I am that prostitute.  I am the one who returns to my evil ways, despite the love of the Lord.  I follow my own plans, rather than His.  I whore myself out to the world, to the traps of pursuit of glory, money, power, fame, success, living the American dream, and many other things which, in the end enslave me.  But I don't see that.  I am the one who all too happily and freely gives out her identity and security to the nearest and easiest promise, which is almost always one of the world and not of God.

And God still pursued (and continues to pursue) me.  My sinful and wretched heart.  To the point of Marriage.  Forever and ever.  With me.  A filthy whore. All I have to do is not run away. 

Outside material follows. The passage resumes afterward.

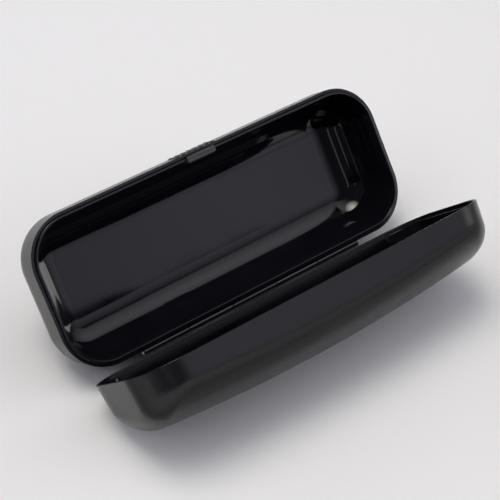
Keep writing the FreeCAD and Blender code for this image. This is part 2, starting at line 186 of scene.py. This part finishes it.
def outline():
    """A rounded rectangle's points: their places on its core, from -1 to 1, and their outward normals."""
    core, normal = [], []
    corners = [(1, 1, 0), (-1, 1, 90), (-1, -1, 180), (1, -1, 270)]
    sides = [LONG_STEPS, SHORT_STEPS, LONG_STEPS, SHORT_STEPS]
    for i, (x, y, start) in enumerate(corners):
        for angle in np.radians(np.linspace(start, start + 90, CORNER_STEPS + 1)):
            core.append((x, y))
            normal.append((math.cos(angle), math.sin(angle)))
        next_x, next_y = corners[(i + 1) % 4][:2]
        for share in np.linspace(0, 1, sides[i] + 1)[1:-1]:
            core.append((x + share * (next_x - x), y + share * (next_y - y)))
            normal.append(normal[-1])
    return np.array(core), np.array(normal)


CORE, NORMAL = outline()
CORE_HALF = np.array([HALF_LENGTH, HALF_WIDTH]) - CORNER


@dataclass
class Half:
    """One half of the case. Heights grow from the rim towards the closed end.

    The walls lean by the draft, in radians, and meet the closed end in the fillet's radius. The closed end is
    flat, or has the radius arch across the case and crown along it. The dish is the radius across the case of
    a flat end's inner face.
    """

    up: int
    draft: float
    depth: float
    fillet: float
    arch: float = 0.0
    crown: float = 0.0
    dish: float = 0.0

    def ring(self, inset, height):
        """The wall's outline at a height, drawn in by inset."""
        height = np.broadcast_to(height, len(CORE))
        shrink = height * math.tan(self.draft)
        xy = CORE * (CORE_HALF - shrink[:, None]) + (CORNER - inset) * NORMAL
        return np.column_stack([xy, height])

    def top(self, inset, x, y):
        """Height of the closed end, where an arch is turned about a far axis along Y to give the crown."""
        if not self.crown:
            return np.full(len(x), self.depth - inset)
        reach = self.crown - self.arch + np.sqrt((self.arch - inset) ** 2 - y**2)
        return self.depth - self.crown + np.sqrt(reach**2 - x**2)

    def top_normal(self, points):
        """Outward normals of the closed end's surface."""
        if not self.crown:
            return np.tile((0.0, 0.0, 1.0), (len(points), 1))
        x, y, height = points.T
        height = height - (self.depth - self.crown)
        reach = np.hypot(x, height)
        lean = (reach - (self.crown - self.arch)) / reach
        normal = np.column_stack([x * lean, y, height * lean])
        return normal / np.linalg.norm(normal, axis=1)[:, None]

    def skin(self, inset, start):
        """Rings from the wall's start over the rolled edge to the middle of the closed end."""
        radius = self.fillet - inset
        # Outward normals of the walls, which lean more round the corners, where both directions shrink
        slope = np.arctan(math.tan(self.draft) * np.abs(NORMAL).sum(axis=1))
        wall_normal = np.column_stack([NORMAL * np.cos(slope)[:, None], np.sin(slope)])
        # The fillet's centre line is where the wall and the closed end, both drawn in by the radius, meet.
        height = np.full(len(CORE), self.depth - self.fillet)
        for _ in range(FILLET_ROUNDS):
            centre = self.ring(inset, height) - radius * wall_normal
            height = self.top(inset + radius, centre[:, 0], centre[:, 1]) + radius * np.sin(slope)
        centre = self.ring(inset, height) - radius * wall_normal
        top_normal = self.top_normal(centre)
        foot = (centre + radius * wall_normal)[:, 2]
        rings = [self.ring(inset, start + share * (foot - start)) for share in wall_shares()]
        turn = np.arccos((wall_normal * top_normal).sum(axis=1))[:, None]
        for share in np.linspace(0, 1, FILLET_STEPS + 1):
            mix = np.sin((1 - share) * turn) * wall_normal + np.sin(share * turn) * top_normal
            rings.append(centre + radius * mix / np.sin(turn))
        # The closed end's rings shrink from the fillet's edge to a line along the middle.
        rim = rings[-1][:, :2]
        middle = np.ptp(rim[:, 0]) / 2 - np.ptp(rim[:, 1]) / 2
        spine = np.column_stack([rim[:, 0].clip(-middle, middle), np.zeros(len(rim))])
        for share in [1 - CREASE_SHARE] + list(np.linspace(1, 0, TOP_STEPS + 1)[1:]):
            xy = spine + share * (rim - spine)
            rings.append(np.column_stack([xy, self.top(inset, *xy.T)]))
        return rings

    def dished(self, ring):
        """The ring with a flat closed end bent slightly towards the rim beside the long walls."""
        if not self.dish:
            return ring
        along = ((ring[:, 0] - DISH_START) / DISH_BLEND).clip(0, 1)
        share = along**2 * (3 - 2 * along) * (ring[:, 2] / self.depth) ** 2
        return ring - np.outer(share * ring[:, 1] ** 2 / (2 * self.dish), (0, 0, 1))

    def shell(self, outer, inner, start, edge):
        """Closed rings of a shell between two insets, with its rim at start and the rim's edges rounded."""
        rim = []
        for angle in np.radians(np.linspace(0, 90, EDGE_STEPS + 1)[1:]):
            rim.append((edge * (1 - math.cos(angle)), start + edge * (1 - math.sin(angle))))
        outside = [self.ring(outer + inset, height) for inset, height in rim]
        inside = [self.ring(inner - inset, height) for inset, height in rim[::-1]]
        outer_skin = self.skin(outer, start + edge)
        inner_skin = [self.dished(ring) for ring in self.skin(inner, start + edge)]
        return outer_skin[::-1] + outside + inside + inner_skin


def wall_shares():
    """Shares of the wall's height, close together at its ends so that the curves beside it stay crisp."""
    even = list(np.linspace(0, 1, WALL_STEPS + 1)[1:-1])
    return [0.0, CREASE_SHARE] + even + [1 - CREASE_SHARE]


BASE = Half(up=-1, draft=math.radians(2.0), depth=27.0, fillet=17.2)
BASE_TRAY = replace(BASE, dish=DISH_RADIUS)
LID = Half(up=1, draft=math.radians(4.5), depth=25.9 + RIM_GAP, fillet=9.0, arch=38.0, crown=740.0)


# Meshes

def new_piece(name, mesh_builder):
    """New object whose mesh is what the builder leaves in a bmesh, cleaned and with outward normals."""
    bm = bmesh.new()
    mesh_builder(bm)
    bmesh.ops.remove_doubles(bm, verts=bm.verts, dist=MERGE)
    bmesh.ops.recalc_face_normals(bm, faces=bm.faces)
    mesh = bpy.data.meshes.new(name)
    bm.to_mesh(mesh)
    bm.free()
    piece = bpy.data.objects.new(name, mesh)
    bpy.context.scene.collection.objects.link(piece)
    return piece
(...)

Why then, should I wait to understand what Biblical marriage looks like?  If marriage between a man and a woman is to be a reflection of the marriage covenant between Christ and his church, shouldn't I seek to understand that as fully and deeply as I can, now?  Shouldn't I, as a single Christian woman who has time and intelligence and reason and community, understand the Biblical marriage covenant better than anyone?